A ‘live’ show that’s about as dead as can be
Roy Orbison: The Hologram Tour Hammersmith Apollo
There were audible gasps when the glowing figure of Roy Orbison rose from the bottom of the stage. No wonder: he’s been dead for 30 years. But there was also laughter. And that was the mood throughout this discombobulating hi-tech show: nostalgic pleasure mixed with incredulous unease.
For the world’s first major holographic tour, Orbison’s 3D CGI replica stood at a microphone in grey suit and sunglasses, apparently strumming an electric guitar. His tremulously high, quasi-operatic vocals were pristine, stripped out of original recordings and overlaid on lush arrangements for the live band and the Royal Philharmonic seated either side. You could feel the audience relax every time another fantastic melody kicked in: Only the
Lonely, In Dreams, Crying. Yet there was no singing along to those almost irresistible choruses. As live shows go, it was about as dead as could be.

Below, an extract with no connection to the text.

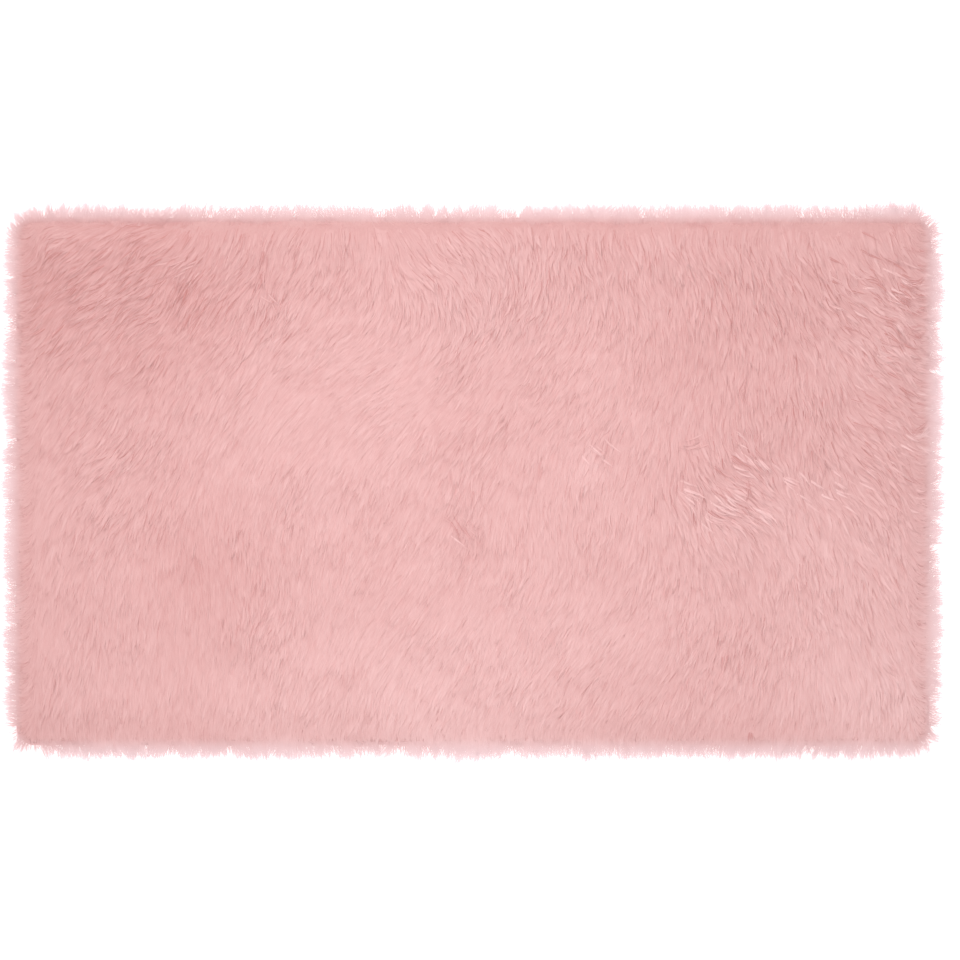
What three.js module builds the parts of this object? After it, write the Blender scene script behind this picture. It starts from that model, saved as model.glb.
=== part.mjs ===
import * as THREE from "three";

// A faux sheepskin rug lying on a floor. It is one rectangle of long-pile fur cloth: a lumpy slab of lying
// pile, whose rim breaks up into pointed locks that rest on the floor.
// Millimetres, +Z up. The origin is the middle of the underside, on the floor. +X runs along the rug's
// length, and the nap lies mostly towards -Y.

// The rug's size over the tips of its rim locks, and how far the longest locks reach past the slab.
const LENGTH = 1550;
const WIDTH = 912;
const RIM_REACH = 28;

// The slab of lying pile: the height of its middle and of its edge, how far in it takes to rise from one
// to the other, its rounded corners, and how far its edge wanders in and out.
const PILE_HEIGHT = 30;
const EDGE_HEIGHT = 13;
const SHOULDER = 60;
const CORNER_RADIUS = 32;
const EDGE_WANDER = 4;

// The locks that lie over each other on top, seen as lumps. Each is placed on a loose grid of these pitches,
// strays by up to this share of a pitch, and is between the least and the most of its usual size.
const TOP_LOCK = {
  length: 125, width: 48, depth: 9, pitchX: 46, pitchY: 64, stray: 0.7, least: 0.75, most: 1.25,
};

// The locks of the rim: how many along each long side and each short one, how unevenly they are spaced, and
// their shortest length as a share of the longest. Halfway out, a lock is these shares of its root's width
// and height. It leans up to this many degrees to either side of the nap, and bends as far again at its tip.
const RIM_LOCK = {
  alongX: 104, alongY: 38, unevenness: 0.55, shortest: 0.55, waistWidth: 0.6, waistHeight: 0.5, lean: 13,
};

const COLOUR = 0xeab6b3;

// The lie of the nap, in degrees turned from -Y towards +X. It is the same all over but for these brushed
// places, where it turns by so much more, less and less out to about the reach.
const NAP_TURN = -12;
const BRUSHED_PLACES = [
  { name: "upper left corner", x: -610, y: 345, reach: 190, turn: -40 },
  { name: "left of the middle", x: -120, y: 170, reach: 190, turn: -36 },
  { name: "left edge", x: -640, y: 70, reach: 130, turn: -18 },
  { name: "arch under the top edge", x: -110, y: 372, reach: 100, turn: 70 },
  { name: "below the upper right", x: 420, y: 210, reach: 120, turn: 10 },
  { name: "upper right corner", x: 720, y: 290, reach: 170, turn: 66 },
  { name: "crest right of the middle", x: 480, y: -20, reach: 95, turn: 52 },
  { name: "right edge", x: 700, y: 30, reach: 140, turn: 48 },
  { name: "middle", x: 140, y: -90, reach: 90, turn: 14 },
  { name: "lower left", x: -400, y: -150, reach: 150, turn: 16 },
  { name: "bottom edge left of the middle", x: -90, y: -235, reach: 110, turn: -18 },
  { name: "bottom edge right of the middle", x: 270, y: -290, reach: 120, turn: -16 },
  { name: "lower right corner", x: 690, y: -240, reach: 150, turn: 34 },
];

// Where the nap starts to fan out over the rim: this far in along the edge it lies towards, and this share
// of that along the edge it comes away from. At the edge itself the fan outweighs the nap this many times.
const FAN_REACH = 55;
const FAN_REACH_BEHIND = 0.5;
const FAN_WEIGHT = 1.3;

const halfLength = LENGTH / 2 - RIM_REACH;
const halfWidth = WIDTH / 2 - RIM_REACH;
const lerp = THREE.MathUtils.lerp;
const clamp = THREE.MathUtils.clamp;
const radians = THREE.MathUtils.degToRad;

// The same number from 0 to 1 each time for the same pair of whole numbers.
function scatter(i, j) {
  const n = Math.sin(i * 127.1 + j * 311.7) * 43758.5453;
  return n - Math.floor(n);
}

// A smooth line of that scatter from -1 to 1, with a new value at each whole number.
function wander(t, line) {
  const i = Math.floor(t);
  const f = t - i;
  const eased = f * f * (3 - 2 * f);
  return 2 * lerp(scatter(i, line), scatter(i + 1, line), eased) - 1;
}

// How far a point is past the lines drawn this deep inside the slab's sides, along X and along Y.
function pastLine(x, y, depth) {
  return new THREE.Vector2(
    Math.max(0, Math.abs(x) - halfLength + depth),
    Math.max(0, Math.abs(y) - halfWidth + depth),
  );
}

// How far a point lies inside the slab's edge.
function inset(x, y) {
  const past = pastLine(x, y, CORNER_RADIUS);
  if (past.x > 0 && past.y > 0) return CORNER_RADIUS - past.length();
  return Math.min(halfLength - Math.abs(x), halfWidth - Math.abs(y));
}

// The way the nap lies at a point, seen from above.
function nap(x, y) {
  let turn = NAP_TURN;
  for (const place of BRUSHED_PLACES) {
    const away = Math.hypot(x - place.x, y - place.y) / place.reach;
    turn += place.turn * Math.exp(-away * away);
  }
  const lie = new THREE.Vector2(0, -1).rotateAround(new THREE.Vector2(), radians(turn));
  const out = pastLine(x, y, FAN_REACH);
  if (out.lengthSq() === 0) return lie;
  out.set(Math.sign(x) * out.x, Math.sign(y) * out.y).normalize();
  const reach = FAN_REACH * lerp(FAN_REACH_BEHIND, 1, (1 + lie.dot(out)) / 2);
  const fan = clamp(1 - inset(x, y) / reach, 0, 1);
  return lie.multiplyScalar(1 - fan).addScaledVector(out, FAN_WEIGHT * fan).normalize();
}

// The locks on top, scattered over the slab, each pointing the way the nap lies at its middle.
function scatterTopLocks() {
  const locks = [];
  const columns = Math.ceil((2 * halfLength) / TOP_LOCK.pitchX);
  const rows = Math.ceil((2 * halfWidth) / TOP_LOCK.pitchY);
  for (let row = 0; row <= rows; row++) {
    for (let column = 0; column <= columns; column++) {
      const across = column + (row % 2) / 2 + TOP_LOCK.stray * scatter(column, row);
      const up = row + TOP_LOCK.stray * scatter(row, column + 200);
      const x = across * TOP_LOCK.pitchX - halfLength;
      const y = up * TOP_LOCK.pitchY - halfWidth;
      const size = lerp(TOP_LOCK.least, TOP_LOCK.most, scatter(column, row + 400));
      locks.push({ x, y, way: nap(x, y), length: TOP_LOCK.length * size, width: TOP_LOCK.width * size });
    }
  }
  return locks;
}

const topLocks = scatterTopLocks();

// How far the uppermost lock stands over the grooves between locks, from 0 to 1. A lock is round across. It
// rises and narrows from its root to its tip.
function lockRelief(x, y) {
  let uppermost = 0;
  for (const lock of topLocks) {
    const dx = x - lock.x;
    const dy = y - lock.y;
    const along = (dx * lock.way.x + dy * lock.way.y) / lock.length;
    if (Math.abs(along) > 0.5) continue;
    const halfLockWidth = (lock.width / 2) * Math.min(1, 1.1 - 1.2 * along);
    const across = (dy * lock.way.x - dx * lock.way.y) / halfLockWidth;
    if (Math.abs(across) > 1) continue;
    uppermost = Math.max(uppermost, (1 - across * across) * (0.65 + 0.7 * along));
  }
  return uppermost;
}

// The height of the lying pile. Its lumps are shallower at the slab's edge.
function pileHeight(x, y) {
  const rise = Math.sin((Math.PI / 2) * clamp(inset(x, y) / SHOULDER, 0, 1));
  const crown = lerp(EDGE_HEIGHT, PILE_HEIGHT, rise);
  const lump = TOP_LOCK.depth * (lockRelief(x, y) - 0.5);
  return crown + lump * lerp(0.3, 1, rise);
}

// Where the grid's line i of so many falls along a side, from -1 to 1.
function unevenStep(i, count, side) {
  const stray = i === 0 || i === count ? 0 : RIM_LOCK.unevenness * (scatter(i, side) - 0.5);
  return (2 * (i + stray)) / count - 1;
}

// A corner of the top's grid, drawn in to the slab's rounded corners and wandering edge.
function gridPoint(column, row) {
  const u = unevenStep(column, RIM_LOCK.alongX, 31);
  const v = unevenStep(row, RIM_LOCK.alongY, 37);
  const x = u * (halfLength + EDGE_WANDER * wander(v * 7, Math.sign(u) + 3) * u ** 8);
  const y = v * (halfWidth + EDGE_WANDER * wander(u * 12, Math.sign(v) + 7) * v ** 8);
  const past = pastLine(u * halfLength, v * halfWidth, CORNER_RADIUS).divideScalar(CORNER_RADIUS);
  const drawnInX = CORNER_RADIUS * past.x * (1 - Math.sqrt(1 - past.y ** 2 / 2));
  const drawnInY = CORNER_RADIUS * past.y * (1 - Math.sqrt(1 - past.x ** 2 / 2));
  return new THREE.Vector2(x - Math.sign(x) * drawnInX, y - Math.sign(y) * drawnInY);
}

// The columns and rows of the grid's rim, counterclockwise seen from above.
function rimCorners() {
  const corners = [];
  for (let i = 0; i < RIM_LOCK.alongX; i++) corners.push([i, 0]);
  for (let j = 0; j < RIM_LOCK.alongY; j++) corners.push([RIM_LOCK.alongX, j]);
  for (let i = RIM_LOCK.alongX; i > 0; i--) corners.push([i, RIM_LOCK.alongY]);
  for (let j = RIM_LOCK.alongY; j > 0; j--) corners.push([0, j]);
  return corners;
}

// One lock of the rim, four-sided and pointed, from its root on the slab's edge to its tip on the floor.
// Neighbours lean nearly the same way, so they stand apart but for their roots.
function addRimLock(points, faces, root, k) {
  const add = (p, z) => points.push(new THREE.Vector3(p.x, p.y, z)) - 1;
  const [foot, nextFoot] = root.map((i) => new THREE.Vector2(points[i].x, points[i].y));
  const middle = foot.clone().lerp(nextFoot, 0.5);
  const lean = radians(RIM_LOCK.lean * wander(k / 2.6, 11));
  const way = nap(middle.x, middle.y).rotateAround(new THREE.Vector2(), lean);
  const longness = 0.5 + 0.3 * wander(k / 3.5, 13) + 0.4 * (scatter(k, 12) - 0.5);
  const reach = RIM_REACH * lerp(RIM_LOCK.shortest, 1, longness);

  const waist = middle.clone().addScaledVector(way, reach / 2);
  const tip = waist.clone().addScaledVector(way.rotateAround(new THREE.Vector2(), lean), reach / 2);
  const half = nextFoot.clone().sub(foot).multiplyScalar(RIM_LOCK.waistWidth / 2);
  const near = waist.clone().sub(half);
  const far = waist.clone().add(half);
  const height = RIM_LOCK.waistHeight * points[root[2]].z;
  const ring = [add(near, 0), add(far, 0), add(far, height), add(near, height)];
  const point = add(tip, 0);
  for (let s = 0; s < 4; s++) {
    const t = (s + 1) % 4;
    faces.push([root[s], root[t], ring[t]], [root[s], ring[t], ring[s]], [ring[s], ring[t], point]);
  }
}

// The rug as one closed surface: the top's grid, a lock on each cell of the rim, and the flat underside.
function rugGeometry() {
  const points = [];
  const faces = [];
  const add = (x, y, z) => points.push(new THREE.Vector3(x, y, z)) - 1;

  const top = [];
  for (let row = 0; row <= RIM_LOCK.alongY; row++) {
    for (let column = 0; column <= RIM_LOCK.alongX; column++) {
      const p = gridPoint(column, row);
      top.push(add(p.x, p.y, pileHeight(p.x, p.y)));
    }
  }
  const at = (column, row) => top[row * (RIM_LOCK.alongX + 1) + column];
  for (let row = 0; row < RIM_LOCK.alongY; row++) {
    for (let column = 0; column < RIM_LOCK.alongX; column++) {
      faces.push([at(column, row), at(column + 1, row), at(column + 1, row + 1)]);
      faces.push([at(column, row), at(column + 1, row + 1), at(column, row + 1)]);
    }
  }

  const rimTop = rimCorners().map(([column, row]) => at(column, row));
  const rimFoot = rimTop.map((i) => add(points[i].x, points[i].y, 0));
  const middle = add(0, 0, 0);
  for (let k = 0; k < rimTop.length; k++) {
    const next = (k + 1) % rimTop.length;
    addRimLock(points, faces, [rimFoot[k], rimFoot[next], rimTop[next], rimTop[k]], k);
    faces.push([rimFoot[next], rimFoot[k], middle]);
  }

  const geometry = new THREE.BufferGeometry().setFromPoints(points);
  geometry.setIndex(faces.flat());
  return geometry;
}

// The geometry, centred over the origin and brought to the rug's length and width.
function broughtToSize(geometry) {
  geometry.computeBoundingBox();
  const box = geometry.boundingBox;
  geometry.translate(-(box.min.x + box.max.x) / 2, -(box.min.y + box.max.y) / 2, 0);
  geometry.scale(LENGTH / (box.max.x - box.min.x), WIDTH / (box.max.y - box.min.y), 1);
  geometry.computeVertexNormals();
  return geometry;
}

const fur = new THREE.MeshStandardMaterial({ color: COLOUR, roughness: 0.9, metalness: 0 });
const rug = new THREE.Mesh(broughtToSize(rugGeometry()), fur);
rug.name = "fur_rug";

const part = new THREE.Group();
part.add(rug);
export default part;
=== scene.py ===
import bpy
import numpy as np
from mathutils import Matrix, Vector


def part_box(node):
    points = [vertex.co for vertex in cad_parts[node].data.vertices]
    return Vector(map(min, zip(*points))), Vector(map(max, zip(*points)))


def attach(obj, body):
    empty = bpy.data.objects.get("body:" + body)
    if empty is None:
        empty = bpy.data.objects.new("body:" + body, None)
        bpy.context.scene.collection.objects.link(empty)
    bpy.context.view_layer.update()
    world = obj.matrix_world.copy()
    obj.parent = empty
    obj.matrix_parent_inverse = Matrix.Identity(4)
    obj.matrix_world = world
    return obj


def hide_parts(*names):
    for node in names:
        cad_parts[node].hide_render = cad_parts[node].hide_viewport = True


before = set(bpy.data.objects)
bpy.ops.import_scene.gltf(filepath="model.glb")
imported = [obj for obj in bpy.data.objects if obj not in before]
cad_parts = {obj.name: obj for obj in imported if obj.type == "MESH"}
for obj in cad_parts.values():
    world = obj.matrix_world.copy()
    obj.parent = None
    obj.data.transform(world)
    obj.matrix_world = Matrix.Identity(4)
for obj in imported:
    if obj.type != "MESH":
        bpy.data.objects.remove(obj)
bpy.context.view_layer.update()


# The knitted ground
# The rug is one piece of cloth: a warp-knitted ground, cut to a rectangle with slightly rounded corners.
# Its loops lock the pile in, and its plain side lies flat on the floor.

RUG_LOW, RUG_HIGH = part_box("fur_rug")
RIM_REACH = 0.028
CUT_LENGTH = RUG_HIGH.x - RUG_LOW.x - 2 * RIM_REACH
CUT_WIDTH = RUG_HIGH.y - RUG_LOW.y - 2 * RIM_REACH
CORNER_RADIUS = 0.022
GROUND_THICK = 0.0015
GROUND_COLOUR = (0.76, 0.48, 0.46)
GROUND_SHADE = (0.58, 0.31, 0.30)
STITCH = 0.0024
# The length of one wave of a wave texture whose scale is 1.
WAVE_LENGTH = 0.314


def past_line(x, y, depth):
    """How far points are past the lines drawn this deep inside the cut's sides, along X and along Y."""
    past_x = np.maximum(0, np.abs(x) - CUT_LENGTH / 2 + depth)
    past_y = np.maximum(0, np.abs(y) - CUT_WIDTH / 2 + depth)
    return past_x, past_y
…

The detail on the Orbigram was superb, down to the tassled fringe of his jacket, but restrictions of movement subtly undermined his physicality. This definitely wasn’t The Walking Dead: our zombie star remained rooted to the spot all night. The aesthetic design of humanoid animations struggles to overcome something known as the Uncanny Valley Effect, in which the closer replicas get to reality, the more they elicit feelings of eeriness in observers. It perhaps accounted for the unwillingness of 3,500 fans to suspend belief. My own unease centred on the realisation that technology will close this gap, and one day all live shows might be like this.